In a piece written for The Guardian, Mendes recalled how “people would light up at the mention of her name. I was one of those people”.
McCrory gained prominence for her role in Harry Potter as well as gritty crime drama Peaky Blinders, in which she played the family matriarch Polly Gray.
Mendes ran the celebrated Donmar Warehouse theatre for 10 years and previously worked with the Royal Shakespeare Company.
Writing about staging productions of Uncle Vanya, featuring McCrory as Yelena, and Twelfth Night, where she played Olivia, Mendes wrote: “She could talk for England – even an old blowhard like me was put in the shade – so rehearsals were always a hoot. Opinions, gossip, secrets, wisdom, all dispensed with fervency and passion. Once on stage, however, she was utterly focused.”
In 2012 she starred alongside Dame Judi Dench and Daniel Craig as home secretary Clair Dowar in Skyfall.
Recalling casting for the role, Mendes explained that he “needed an actress who could publicly haul Judi Dench’s M over the coals, whilst also making a roomful of other giant personalities and talents cower”.
He added: “Of course I thought of Helen, and she didn’t disappoint. On top of which, she was just… fun. It’s an underappreciated trait, but so important in what we do. Helen understood how to take the work seriously, but never yourself.”
Mendes ended his piece writing: “I already miss her”.

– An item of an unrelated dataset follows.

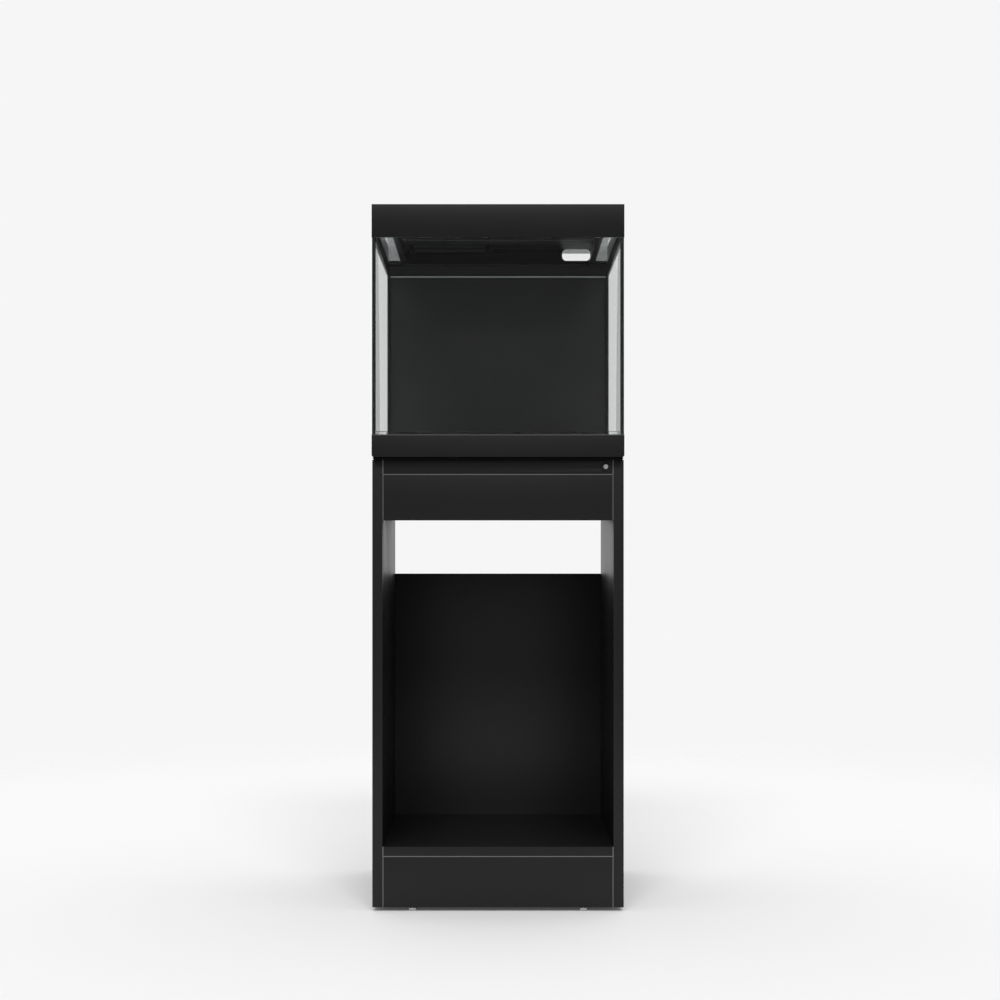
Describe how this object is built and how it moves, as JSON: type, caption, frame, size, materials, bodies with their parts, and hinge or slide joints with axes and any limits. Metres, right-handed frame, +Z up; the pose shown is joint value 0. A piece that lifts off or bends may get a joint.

McCrory and husband Lewis were married in 2007 and have two children – a daughter Manon, born in 2006, and son Gulliver, born in 2007.
Billions star Lewis wrote a touching tribute to his wife in the Sunday Times.
He said that in the weeks before her death she had joked about his future relationships with women, saying that “love isn’t possessive”.
“She said to us from her bed, ‘I want Daddy to have girlfriends, lots of them, you must all love again, love isn’t possessive, but you know, Damian, try at least to get though the funeral without snogging someone’.”